Information shown:
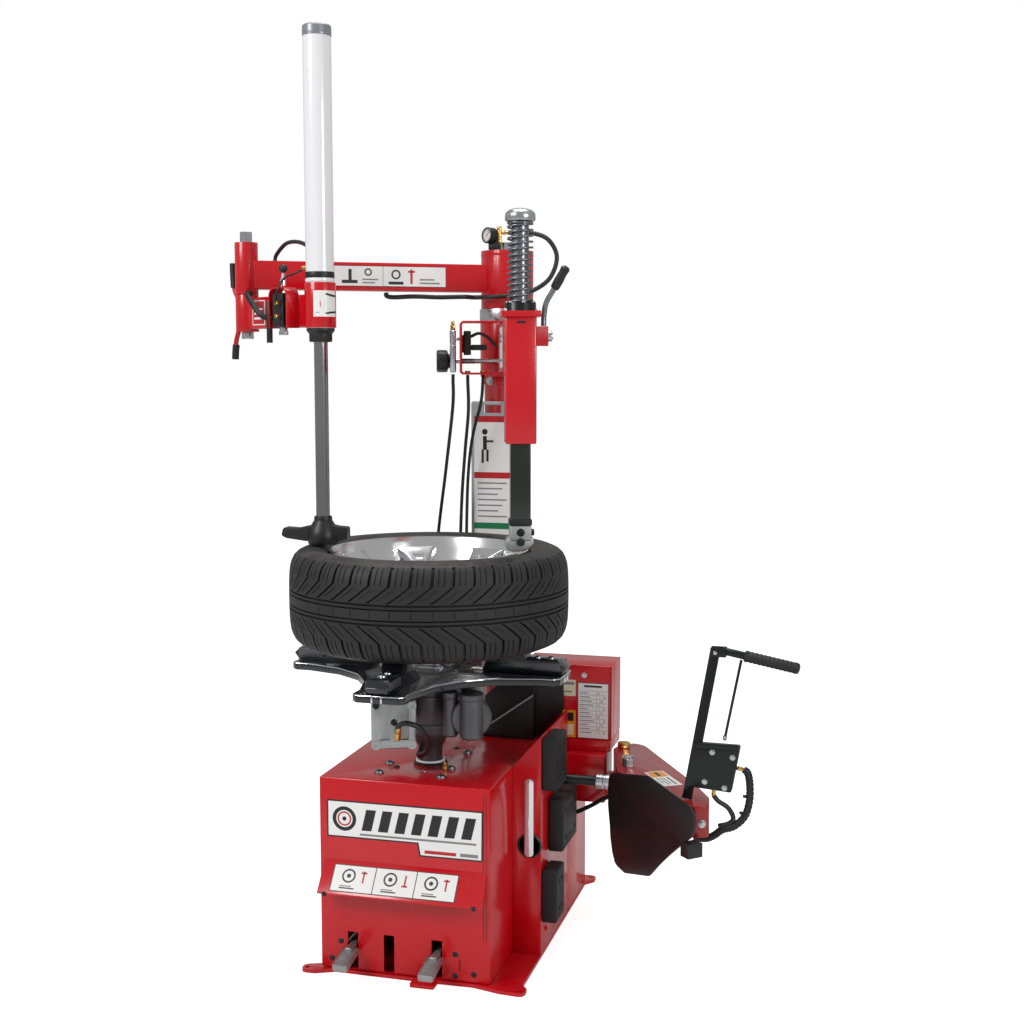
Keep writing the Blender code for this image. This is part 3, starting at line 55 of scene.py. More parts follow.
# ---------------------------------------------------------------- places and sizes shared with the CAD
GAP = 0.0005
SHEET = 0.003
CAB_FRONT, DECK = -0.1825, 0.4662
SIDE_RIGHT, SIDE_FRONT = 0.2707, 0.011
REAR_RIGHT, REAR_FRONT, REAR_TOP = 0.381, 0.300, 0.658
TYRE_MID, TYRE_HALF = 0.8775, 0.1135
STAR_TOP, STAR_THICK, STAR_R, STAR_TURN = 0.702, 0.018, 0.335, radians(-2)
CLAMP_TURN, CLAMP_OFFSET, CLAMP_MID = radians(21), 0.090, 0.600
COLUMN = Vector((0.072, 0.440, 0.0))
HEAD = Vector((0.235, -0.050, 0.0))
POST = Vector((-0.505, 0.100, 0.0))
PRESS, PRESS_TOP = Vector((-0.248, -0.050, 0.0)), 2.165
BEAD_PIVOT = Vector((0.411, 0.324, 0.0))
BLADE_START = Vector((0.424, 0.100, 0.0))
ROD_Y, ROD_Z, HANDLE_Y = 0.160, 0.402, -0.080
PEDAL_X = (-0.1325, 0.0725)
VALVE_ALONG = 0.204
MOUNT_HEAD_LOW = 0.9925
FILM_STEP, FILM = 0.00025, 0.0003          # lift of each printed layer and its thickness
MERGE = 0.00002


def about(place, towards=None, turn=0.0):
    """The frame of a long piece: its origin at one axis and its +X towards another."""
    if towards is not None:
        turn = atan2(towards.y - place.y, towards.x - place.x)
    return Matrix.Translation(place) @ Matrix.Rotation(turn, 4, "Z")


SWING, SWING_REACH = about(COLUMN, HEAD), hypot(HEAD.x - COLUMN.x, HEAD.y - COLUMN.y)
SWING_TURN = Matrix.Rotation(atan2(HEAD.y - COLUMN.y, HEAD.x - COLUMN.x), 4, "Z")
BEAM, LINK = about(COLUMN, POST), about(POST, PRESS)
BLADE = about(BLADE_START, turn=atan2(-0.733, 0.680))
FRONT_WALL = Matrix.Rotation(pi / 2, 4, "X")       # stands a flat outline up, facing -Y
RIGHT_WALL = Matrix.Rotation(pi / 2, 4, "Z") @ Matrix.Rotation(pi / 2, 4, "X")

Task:
Using the data above, output each line exactly.

The completed task:
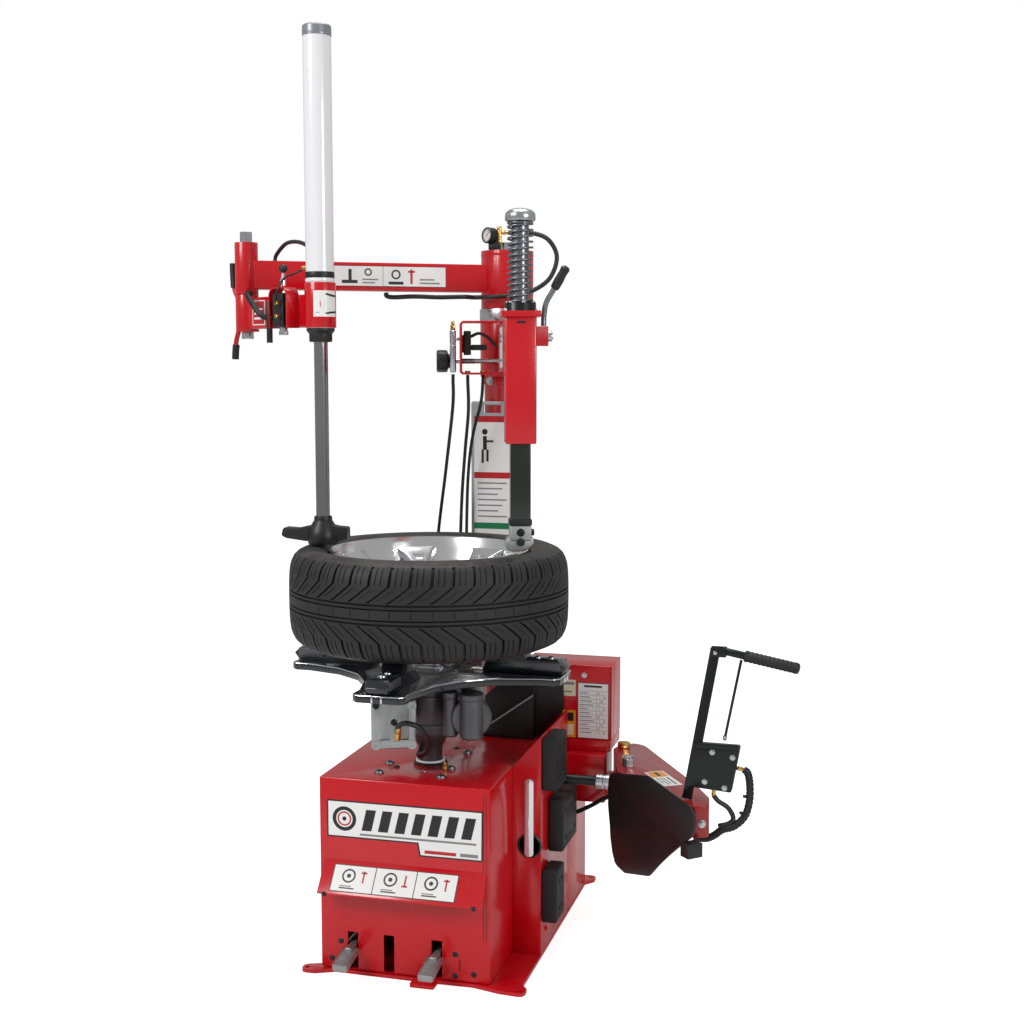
Keep writing the Blender code for this image. This is part 3, starting at line 55 of scene.py. More parts follow.
# ---------------------------------------------------------------- places and sizes shared with the CAD
GAP = 0.0005
SHEET = 0.003
CAB_FRONT, DECK = -0.1825, 0.4662
SIDE_RIGHT, SIDE_FRONT = 0.2707, 0.011
REAR_RIGHT, REAR_FRONT, REAR_TOP = 0.381, 0.300, 0.658
TYRE_MID, TYRE_HALF = 0.8775, 0.1135
STAR_TOP, STAR_THICK, STAR_R, STAR_TURN = 0.702, 0.018, 0.335, radians(-2)
CLAMP_TURN, CLAMP_OFFSET, CLAMP_MID = radians(21), 0.090, 0.600
COLUMN = Vector((0.072, 0.440, 0.0))
HEAD = Vector((0.235, -0.050, 0.0))
POST = Vector((-0.505, 0.100, 0.0))
PRESS, PRESS_TOP = Vector((-0.248, -0.050, 0.0)), 2.165
BEAD_PIVOT = Vector((0.411, 0.324, 0.0))
BLADE_START = Vector((0.424, 0.100, 0.0))
ROD_Y, ROD_Z, HANDLE_Y = 0.160, 0.402, -0.080
PEDAL_X = (-0.1325, 0.0725)
VALVE_ALONG = 0.204
MOUNT_HEAD_LOW = 0.9925
FILM_STEP, FILM = 0.00025, 0.0003          # lift of each printed layer and its thickness
MERGE = 0.00002


def about(place, towards=None, turn=0.0):
    """The frame of a long piece: its origin at one axis and its +X towards another."""
    if towards is not None:
        turn = atan2(towards.y - place.y, towards.x - place.x)
    return Matrix.Translation(place) @ Matrix.Rotation(turn, 4, "Z")


SWING, SWING_REACH = about(COLUMN, HEAD), hypot(HEAD.x - COLUMN.x, HEAD.y - COLUMN.y)
SWING_TURN = Matrix.Rotation(atan2(HEAD.y - COLUMN.y, HEAD.x - COLUMN.x), 4, "Z")
BEAM, LINK = about(COLUMN, POST), about(POST, PRESS)
BLADE = about(BLADE_START, turn=atan2(-0.733, 0.680))
FRONT_WALL = Matrix.Rotation(pi / 2, 4, "X")       # stands a flat outline up, facing -Y
RIGHT_WALL = Matrix.Rotation(pi / 2, 4, "Z") @ Matrix.Rotation(pi / 2, 4, "X")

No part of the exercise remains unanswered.